* Directive *
Restate verbatim the lines between the one holding "What OpenSCAD source" and the one holding "on the floor.", both included, and no others.

* Extracted data *
____________
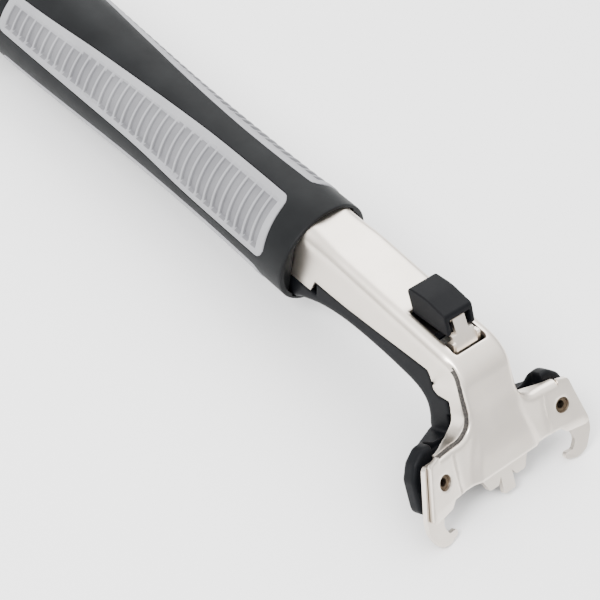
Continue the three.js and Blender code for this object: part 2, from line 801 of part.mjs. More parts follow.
____________
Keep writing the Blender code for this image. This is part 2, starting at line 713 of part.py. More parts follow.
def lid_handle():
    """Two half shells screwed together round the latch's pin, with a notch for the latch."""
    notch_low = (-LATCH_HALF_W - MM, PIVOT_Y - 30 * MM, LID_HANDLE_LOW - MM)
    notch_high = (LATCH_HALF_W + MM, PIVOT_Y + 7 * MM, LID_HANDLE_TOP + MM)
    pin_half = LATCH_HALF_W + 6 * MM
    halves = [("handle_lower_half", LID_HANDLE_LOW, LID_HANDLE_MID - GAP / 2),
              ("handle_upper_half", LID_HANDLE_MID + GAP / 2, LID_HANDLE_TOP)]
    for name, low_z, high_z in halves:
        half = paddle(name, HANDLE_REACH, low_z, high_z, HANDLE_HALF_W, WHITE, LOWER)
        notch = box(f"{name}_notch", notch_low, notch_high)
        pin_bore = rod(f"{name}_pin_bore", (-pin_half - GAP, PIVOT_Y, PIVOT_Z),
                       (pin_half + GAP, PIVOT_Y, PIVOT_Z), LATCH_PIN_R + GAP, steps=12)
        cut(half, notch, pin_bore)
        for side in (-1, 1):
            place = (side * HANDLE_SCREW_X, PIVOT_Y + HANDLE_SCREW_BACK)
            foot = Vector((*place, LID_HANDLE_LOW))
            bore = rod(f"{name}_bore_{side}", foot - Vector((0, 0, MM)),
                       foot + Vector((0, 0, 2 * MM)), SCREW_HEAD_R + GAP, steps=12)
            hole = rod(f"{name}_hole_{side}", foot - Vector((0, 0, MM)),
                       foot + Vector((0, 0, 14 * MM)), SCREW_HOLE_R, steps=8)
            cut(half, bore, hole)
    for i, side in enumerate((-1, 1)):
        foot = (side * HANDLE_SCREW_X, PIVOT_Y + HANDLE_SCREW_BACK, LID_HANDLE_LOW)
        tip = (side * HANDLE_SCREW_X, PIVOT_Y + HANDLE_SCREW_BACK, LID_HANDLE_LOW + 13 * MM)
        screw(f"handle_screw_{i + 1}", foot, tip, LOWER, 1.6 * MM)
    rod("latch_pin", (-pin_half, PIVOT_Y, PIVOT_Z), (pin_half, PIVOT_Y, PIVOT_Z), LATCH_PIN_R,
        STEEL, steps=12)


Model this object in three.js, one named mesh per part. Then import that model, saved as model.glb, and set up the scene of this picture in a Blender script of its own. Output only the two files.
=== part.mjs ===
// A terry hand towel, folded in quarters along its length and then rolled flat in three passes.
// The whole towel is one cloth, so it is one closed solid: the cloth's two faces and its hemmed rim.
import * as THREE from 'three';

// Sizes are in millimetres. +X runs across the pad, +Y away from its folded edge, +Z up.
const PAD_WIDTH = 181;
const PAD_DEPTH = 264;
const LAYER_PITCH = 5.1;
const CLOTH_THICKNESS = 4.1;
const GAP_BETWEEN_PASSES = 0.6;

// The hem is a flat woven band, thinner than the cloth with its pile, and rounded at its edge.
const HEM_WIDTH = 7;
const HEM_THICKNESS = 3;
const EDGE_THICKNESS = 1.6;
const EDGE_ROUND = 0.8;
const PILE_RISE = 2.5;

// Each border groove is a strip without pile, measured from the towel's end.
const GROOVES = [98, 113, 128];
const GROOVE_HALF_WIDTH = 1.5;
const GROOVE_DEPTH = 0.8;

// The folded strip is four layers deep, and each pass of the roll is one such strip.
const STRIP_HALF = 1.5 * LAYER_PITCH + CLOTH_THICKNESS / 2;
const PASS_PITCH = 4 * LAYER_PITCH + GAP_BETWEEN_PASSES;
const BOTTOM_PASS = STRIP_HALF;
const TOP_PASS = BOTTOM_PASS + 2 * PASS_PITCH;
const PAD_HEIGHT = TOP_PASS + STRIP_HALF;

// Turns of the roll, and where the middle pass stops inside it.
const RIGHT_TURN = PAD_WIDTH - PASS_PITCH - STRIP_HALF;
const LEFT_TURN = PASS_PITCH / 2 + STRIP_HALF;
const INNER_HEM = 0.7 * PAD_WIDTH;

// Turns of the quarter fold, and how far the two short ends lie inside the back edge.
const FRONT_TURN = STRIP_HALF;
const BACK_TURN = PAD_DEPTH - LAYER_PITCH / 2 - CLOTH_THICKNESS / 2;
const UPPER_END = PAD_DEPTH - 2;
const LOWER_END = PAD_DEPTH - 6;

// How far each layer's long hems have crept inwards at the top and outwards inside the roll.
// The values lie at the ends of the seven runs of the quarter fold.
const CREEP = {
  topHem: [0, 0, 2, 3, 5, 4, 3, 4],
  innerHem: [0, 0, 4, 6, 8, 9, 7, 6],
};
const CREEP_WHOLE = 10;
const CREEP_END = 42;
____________
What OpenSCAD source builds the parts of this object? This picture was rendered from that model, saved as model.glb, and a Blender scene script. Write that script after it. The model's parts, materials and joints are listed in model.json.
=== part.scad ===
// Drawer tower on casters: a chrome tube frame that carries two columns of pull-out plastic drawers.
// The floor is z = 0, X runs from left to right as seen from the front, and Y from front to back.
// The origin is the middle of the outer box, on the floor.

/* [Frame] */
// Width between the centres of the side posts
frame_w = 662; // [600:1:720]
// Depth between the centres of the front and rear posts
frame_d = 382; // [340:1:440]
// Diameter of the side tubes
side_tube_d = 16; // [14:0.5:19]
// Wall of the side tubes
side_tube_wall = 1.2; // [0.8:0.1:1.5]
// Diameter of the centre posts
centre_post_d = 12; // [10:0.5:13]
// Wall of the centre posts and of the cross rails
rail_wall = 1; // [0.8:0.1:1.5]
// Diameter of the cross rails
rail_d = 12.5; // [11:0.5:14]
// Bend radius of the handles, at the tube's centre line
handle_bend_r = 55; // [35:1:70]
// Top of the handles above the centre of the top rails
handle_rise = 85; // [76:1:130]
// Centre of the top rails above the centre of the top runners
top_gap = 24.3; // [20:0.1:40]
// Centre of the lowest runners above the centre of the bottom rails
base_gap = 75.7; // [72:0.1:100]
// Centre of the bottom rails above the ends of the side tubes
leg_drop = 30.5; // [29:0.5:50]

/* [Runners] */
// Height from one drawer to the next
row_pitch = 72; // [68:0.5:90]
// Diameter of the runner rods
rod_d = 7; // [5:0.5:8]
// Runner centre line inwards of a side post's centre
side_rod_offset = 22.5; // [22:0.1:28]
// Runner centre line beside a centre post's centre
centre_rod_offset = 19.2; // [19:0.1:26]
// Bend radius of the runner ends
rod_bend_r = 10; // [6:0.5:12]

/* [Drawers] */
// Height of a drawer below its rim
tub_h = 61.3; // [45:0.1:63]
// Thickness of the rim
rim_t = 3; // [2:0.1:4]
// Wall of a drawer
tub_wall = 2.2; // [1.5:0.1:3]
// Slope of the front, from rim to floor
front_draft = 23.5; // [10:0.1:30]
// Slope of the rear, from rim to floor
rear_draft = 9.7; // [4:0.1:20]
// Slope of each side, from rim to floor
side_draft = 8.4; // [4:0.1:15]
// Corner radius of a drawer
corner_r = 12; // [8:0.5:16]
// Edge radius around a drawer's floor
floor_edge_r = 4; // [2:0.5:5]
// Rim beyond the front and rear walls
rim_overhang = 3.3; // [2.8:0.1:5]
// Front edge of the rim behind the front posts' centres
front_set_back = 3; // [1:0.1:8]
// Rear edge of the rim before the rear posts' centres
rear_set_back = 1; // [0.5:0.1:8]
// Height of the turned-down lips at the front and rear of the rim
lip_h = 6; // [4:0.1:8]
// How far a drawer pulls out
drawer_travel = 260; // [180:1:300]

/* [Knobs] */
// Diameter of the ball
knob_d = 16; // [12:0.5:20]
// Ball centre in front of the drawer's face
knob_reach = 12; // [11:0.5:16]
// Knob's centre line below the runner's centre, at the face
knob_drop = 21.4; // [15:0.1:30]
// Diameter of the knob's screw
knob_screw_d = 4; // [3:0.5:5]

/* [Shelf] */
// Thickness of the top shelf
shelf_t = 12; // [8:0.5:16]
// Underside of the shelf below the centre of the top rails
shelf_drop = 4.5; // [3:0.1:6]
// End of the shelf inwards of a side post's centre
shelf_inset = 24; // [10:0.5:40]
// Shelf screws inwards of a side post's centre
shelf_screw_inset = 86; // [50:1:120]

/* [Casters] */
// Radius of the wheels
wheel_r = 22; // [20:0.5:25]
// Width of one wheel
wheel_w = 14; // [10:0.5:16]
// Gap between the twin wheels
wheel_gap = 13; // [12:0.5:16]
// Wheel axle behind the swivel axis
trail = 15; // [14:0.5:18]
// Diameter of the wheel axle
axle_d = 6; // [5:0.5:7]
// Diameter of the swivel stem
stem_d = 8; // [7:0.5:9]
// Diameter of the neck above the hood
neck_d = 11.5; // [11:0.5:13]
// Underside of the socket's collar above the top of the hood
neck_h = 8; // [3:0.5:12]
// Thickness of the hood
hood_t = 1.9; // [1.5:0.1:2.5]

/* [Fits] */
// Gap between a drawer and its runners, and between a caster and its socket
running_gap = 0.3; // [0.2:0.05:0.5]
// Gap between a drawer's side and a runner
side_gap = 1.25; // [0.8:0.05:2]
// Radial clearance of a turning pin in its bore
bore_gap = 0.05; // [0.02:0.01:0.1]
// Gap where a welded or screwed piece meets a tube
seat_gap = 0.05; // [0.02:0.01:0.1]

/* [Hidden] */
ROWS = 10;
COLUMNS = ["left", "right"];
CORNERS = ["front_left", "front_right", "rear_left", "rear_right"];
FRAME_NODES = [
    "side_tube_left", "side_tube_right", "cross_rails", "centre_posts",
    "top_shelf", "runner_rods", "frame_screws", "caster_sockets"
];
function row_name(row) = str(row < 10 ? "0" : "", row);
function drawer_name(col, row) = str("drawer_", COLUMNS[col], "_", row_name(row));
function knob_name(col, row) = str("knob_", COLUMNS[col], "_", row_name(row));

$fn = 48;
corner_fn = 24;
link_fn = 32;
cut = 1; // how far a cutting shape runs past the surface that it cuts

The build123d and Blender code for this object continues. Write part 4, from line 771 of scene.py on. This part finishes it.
____________
* Final answer *
What OpenSCAD source builds the parts of this object? This picture was rendered from that model, saved as model.glb, and a Blender scene script. Write that script after it. The model's parts, materials and joints are listed in model.json.
=== part.scad ===
// Drawer tower on casters: a chrome tube frame that carries two columns of pull-out plastic drawers.
// The floor is z = 0, X runs from left to right as seen from the front, and Y from front to back.
// The origin is the middle of the outer box, on the floor.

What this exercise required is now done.